When a group of Foundation Medical Staffing employees in Edmond, Oklahoma, wanted to start wearing jeans on Friday, they were met with a deal: their wish would be granted, for a (small) price — a $1 donation from each jean-clad employee on casual Fridays. It was a small price to pay and an easy way to quickly accumulate charitable funds. This was eight years ago, explains Matt Rice, vice president of Foundation Medical Staffing, when the office dress code was much more formal and jeans weren’t the everyday attire, like they are today.
Matt says it was decided that the jeans fund would go toward a community outreach effort, leading to the creation of the Dialysis Dinner Bill. At the end of the month, the team collected all of the jeans money and used it to buy groceries for people on dialysis. The program lasted for awhile, with Foundation employees delivering the groceries to patients in the community.
“It was good for everyone,” Matt explains, “good for dialysis patients because they got nutritious food delivered to their homes and good for our people to gain a better understanding of the kind of patients the nurses they staff serve.”
But eventually the community outreach program fell out of commission for a good 5-6 years. However, the program was recently renewed when employees decided they wanted to become more heavily involved in the community.
One employee, who was around when the program was originally conceived, asked what would stop them from doing it again. Of course, jeans on Friday would no longer work as a donation incentive, so employees had to get a little creative this time. They decided to create a mini office convenience store, which would sell snacks and soft drinks on the honor system. Employees could grab snacks and then leave some cash in the cash box.
Right now, the team is in the beginning stages of the project — simply collecting money (usually several hundred dollars) a month. But they will soon start using the money to deliver groceries to the local dialysis patients Foundation serves.

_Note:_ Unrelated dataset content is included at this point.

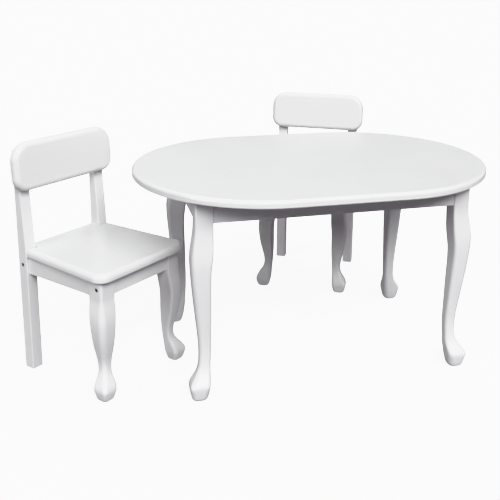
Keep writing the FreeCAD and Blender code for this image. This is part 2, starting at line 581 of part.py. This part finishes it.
    barrel_pieces = []
    for start, direction, radius, length in barrels:
        barrel = rod(start, direction, radius, length)
        barrel_pieces += on_both_sides(drilled(barrel, bolt_fixings))
    front_foot = foot_centre(CHAIR_SOLE_STATIONS)
    glides = [rod((leg_x + front_foot, leg_y - front_foot, 0), UP, CHAIR_GLIDE_RADIUS, GLIDE_HEIGHT),
              rod((half - POST_SIZE / 2, POST_REAR_Y - POST_SIZE / 2, 0), UP, CHAIR_GLIDE_RADIUS,
                  GLIDE_HEIGHT)]
    post = drilled(post, bolt_fixings + dowel_fixings + back_fixings)
    leg = drilled(leg, bolt_fixings + dowel_fixings)
    side_rail = drilled(rails["apron_right"], dowel_fixings)

    def group(pieces):
        return Part.makeCompound([copy for piece in pieces for copy in on_both_sides(piece)])

    return {
        "seat": seat,
        "backrest": backrest,
        "post_right": post,
        "post_left": post.mirror(V(), V(1, 0, 0)),
        "front_leg_right": leg,
        "front_leg_left": leg.mirror(V(), V(1, 0, 0)),
        "apron_front": rails["apron_front"],
        "apron_back": rails["apron_back"],
        "apron_right": side_rail,
        "apron_left": side_rail.mirror(V(), V(1, 0, 0)),
        "corner_blocks": group([drilled(block, seat_fixings) for block in blocks]),
        "frame_bolts": group([socket_bolt(*bolt) for bolt in bolts]),
        "barrel_nuts": Part.makeCompound(barrel_pieces),
        "rail_dowels": group([rod(start, direction, DOWEL_RADIUS, length)
                              for start, direction, length in dowels]),
        "seat_screws": group([cross_head_screw(*screw) for screw in seat_screws]),
        "backrest_screws": group([cross_head_screw(*screw) for screw in back_screws]),
        "foot_glides": group(glides),
    }


# ---- The set ----
def main():
    """Build every node, move the set to its frame and write one file for each."""
    nodes = table()
    places = {
        "chair_left": (-(TOP_LENGTH / 2 - LEG_INSET_X) - LEFT_CHAIR_GAP, LEFT_CHAIR_Y, LEFT_CHAIR_TURN),
        "chair_back": (BACK_CHAIR_X, TOP_WIDTH / 2 - LEG_INSET_Y + BACK_CHAIR_GAP, BACK_CHAIR_TURN),
    }
    pieces = chair()
    for name, (x, y, turn) in places.items():
        for piece, shape in pieces.items():
            placed = shape.copy()
            placed.rotate(V(), UP, turn)
            placed.translate(V(x, y, 0))
            nodes[name + "_" + piece] = placed
    bounds = Part.makeCompound(list(nodes.values())).optimalBoundingBox()
    shift = V(-bounds.Center.x, -bounds.Center.y, -bounds.ZMin)
    os.makedirs("parts", exist_ok=True)
    for name, shape in nodes.items():
        shape.translate(shift)
        shape.exportStep("parts/" + name + ".step")
    print(f"{len(nodes)} nodes, box {bounds.XLength:.2f} x {bounds.YLength:.2f} x {bounds.ZLength:.2f}")
    print(f"table centre {shift.x:.3f} {shift.y:.3f}, surface at {TABLE_HEIGHT}")
    for name, (x, y, turn) in places.items():
        angle = math.radians(turn)
        print(f"{name} centre {x + shift.x:.3f} {y + shift.y:.3f}, "
              f"faces {math.sin(angle):.5f} {-math.cos(angle):.5f}")


main()
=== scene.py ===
"""Looks for the kids table and two chairs: satin white paint, bare wood inside, steel fixings."""
import bpy
import json
import math
from mathutils import Matrix, Vector

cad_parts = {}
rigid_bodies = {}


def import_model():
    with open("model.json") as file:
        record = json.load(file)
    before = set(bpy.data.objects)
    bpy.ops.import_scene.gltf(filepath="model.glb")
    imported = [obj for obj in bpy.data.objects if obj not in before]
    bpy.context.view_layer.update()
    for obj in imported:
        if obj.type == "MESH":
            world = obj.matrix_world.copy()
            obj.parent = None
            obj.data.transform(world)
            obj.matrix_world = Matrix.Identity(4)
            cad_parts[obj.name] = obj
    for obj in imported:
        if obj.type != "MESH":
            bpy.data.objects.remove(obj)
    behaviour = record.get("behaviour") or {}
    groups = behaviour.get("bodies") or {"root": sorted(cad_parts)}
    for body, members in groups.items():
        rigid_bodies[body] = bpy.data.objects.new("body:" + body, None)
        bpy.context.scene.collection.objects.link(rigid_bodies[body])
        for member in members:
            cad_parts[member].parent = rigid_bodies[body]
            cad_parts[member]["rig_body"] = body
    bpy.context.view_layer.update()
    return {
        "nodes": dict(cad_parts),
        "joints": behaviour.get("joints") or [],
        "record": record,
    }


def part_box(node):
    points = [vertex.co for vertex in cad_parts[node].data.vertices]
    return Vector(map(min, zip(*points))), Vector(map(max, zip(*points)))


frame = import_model()
nodes = frame["nodes"]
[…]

Matt explains that a lot of these patients don’t have easy access to nutritious food, which is critical for dialysis patients. In lieu of fresh produce and nutritious protein, these patients have to resort to convenience fast food, which can only make their health worse. With the Dialysis Dinner Bill, the office will be able to help some patients out with nutritious food made readily available.
“I’m excited to see the program continue to grow and eventually be able to serve a lot more people in our community,” says Matt.